暖かな慈愛に満ち溢れたフィッシュマンズの音楽は、時代を超えて今なお多くの音楽フリークに愛され続け、佐藤の死後から20年以上経つにも拘わらず、近年海外ではその評価を驚くほどに急上昇させているという。

 当然ながら今フィッシュマンズを愛するリスナーで、リアルタイムで彼らの音を聞いた人間は本当にごく一握りの存在だろう。多くの人が当時のフィッシュマンズの現実を、そして佐藤伸治の生前の姿を知らない。
 否、正確に言えば「佐藤伸治の事がわからない」という方が正しいのかもしれない。
 彼らがメジャーデビューした1991年、当時の音楽業界は空前絶後のバンドブーム。激動の時代の最中にぽつんと佇んでいた、大して商業成績も残していないバンドの痕跡や活動資料がそう大量に残存するはずもなく。 
 本映画の最も大きな功績は、そんな今はもう形を成していない故人・佐藤伸治の在りし日を、ここまで多くの関係者が各々の視点を交えながらも、こうして言葉にして語ってくれていることに他ならないだろう。

 1991年に生まれた私ももちろんその一人で、生前の佐藤の事は円盤やデータに残るフィッシュマンズの音楽からその人間性を推察することしかできないでいた。
 当然彼のWikipediaやバンドの略歴情報ぐらいは目を通している。けれど彼が何を思って音楽を作り、何を考えてフィッシュマンズを動かしていたのか。
 その内面についてはいくら情報を探せど、本当に断片的で茫洋とした内容しか見つからなくて。それを生前の彼を誰よりも知る人たちから教えてもらう、そんな気持ちで劇場へと足を運んだフィッシュマンズリスナーの一人であった。

 172分というドキュメンタリー映画としてはやや長丁場の上映を終え、フィッシュマンズの歴史を、そして佐藤伸治の半生を垣間見て。私が劇場から握りしめて出てきたのは、「それでも彼の事は何一つわからなかった」という事だけだった。
 その理由は酷く単純で、どんなに彼の近くに居た人たちでさえ、フィッシュマンズ最後の存命メンバーとなった茂木欣一でさえ。佐藤伸治の本質となる心の内側には、本当に誰一人として踏み入れる事ができなかったからだ。

 あんなにも緩やかで、メロウで、ふわふわとした陶酔感を孕む音楽を生み出す一方、佐藤伸治という人は音楽に対して想像を絶するほどストイックな人間であった。
 生前の彼を知る人々は口を揃えてそう語るが、その方向性が私の想像に反してどこまでも哀しいほどに内向的な意味合いのものだった、というのが話に準拠する点である。 
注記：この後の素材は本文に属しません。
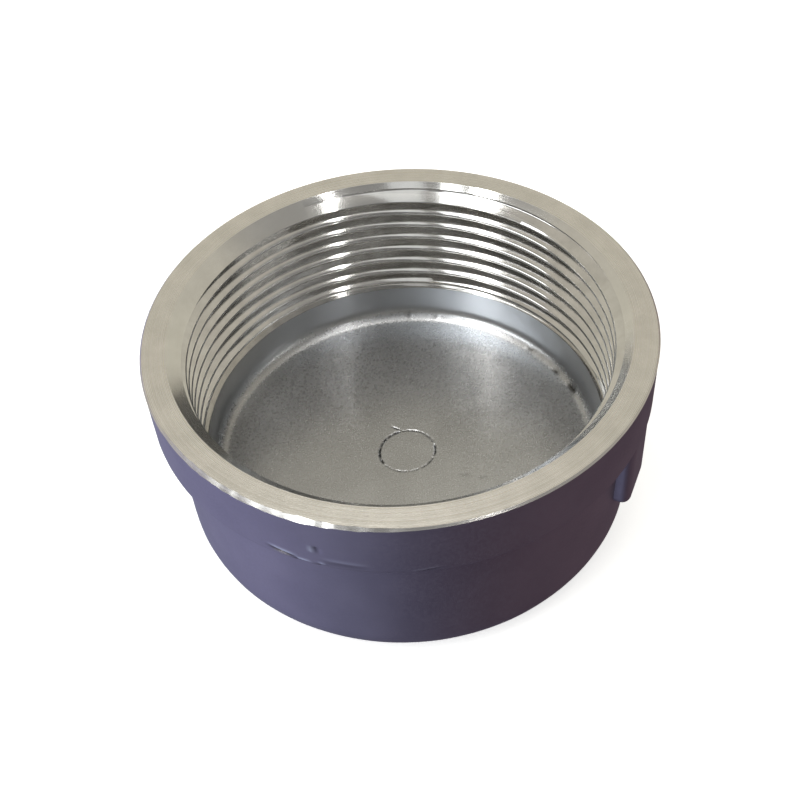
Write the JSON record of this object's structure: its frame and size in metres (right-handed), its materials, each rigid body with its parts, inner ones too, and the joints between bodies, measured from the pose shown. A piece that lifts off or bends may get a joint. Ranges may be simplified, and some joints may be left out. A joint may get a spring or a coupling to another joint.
{
  "type": "pipe cap",
  "caption": "Round female threaded pipe cap: a cast steel cup with a banded mouth, turned rim and chamfer, and a helical pipe thread inside.",
  "frame": {"origin": "centre of the outer face of the closed end, on the thread's axis", "axes": "+Z along the thread's axis, out of the mouth; +X and +Y across it, with the runner pad 25 degrees from +X towards -Y"},
  "size_m": [0.0678, 0.0678, 0.0305],
  "materials": {
    "cast_stainless": "as-cast and pickled matte grey outside and on the floor; bright turned rim, chamfer and thread"
  },
  "bodies": {
    "root": {"cap_body": "cast_stainless"}
  },
  "joints": []
}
 制作に打ち込む時、信頼を置くバンドメンバーにすらも会おうとはしなかった。
 誰も彼が音楽を作る姿を見たことがない。 人々が口々に語るミュージシャン佐藤伸治の姿はたったひとつだけ、彼がどこまでも「独り孤独に音楽を作る人だった」ということ。
 あるいはもしかしたら佐藤伸治という人間は、「孤独の渦中でなければ、フィッシュマンズの音楽を作ることができなかった」と言った方が正しいのかもしれない。

 それを思えば、佐藤伸治という人間の内面や本質が何一つ残っていないことも頷ける話ではある。
 彼が音楽に込めた自身の孤独由来の内面性は、誰かに語ったりどこかに書き記して楽曲の外へ飛び出し、日の元に晒された瞬間その輝きを失う。きっと誰よりも佐藤自身が、そのことを知っていたのではないだろうか。

 フィルムの中で語られるバンドの物語の結末は当然全員が知っている。
 だからこそ映画は終盤に向かうにつれ、少しずつ寂寥感とやるせなさに満ちた空気を帯びていく。

 奇しくも生前最期の姿を映す事となったツアー「男達の別れ」の映像内には、一時期は5人いたバンドメンバーがついに2人まで減ってしまったことを、いつもの緩やかな口調でぼやく佐藤の姿が映っている。
 しかしそれと同時にあくまでも、また一からフィッシュマンズというバンドを作っていく意志も彼は口にしている。
 この時の彼の本当の心境を知る者は誰もいない。
 けれど、もし5年後、10年後のフィッシュマンズというバンドに、佐藤がたった一人で残されてしまったとしたら。

 自分を独りにする他者の存在が在るからこそ、孤独という事象は成り立つ。
 孤独になれない己。それがフィッシュマンズの終わりを意味する事を、もしかしたらこの時の佐藤はすでに知っていたのかもしれない。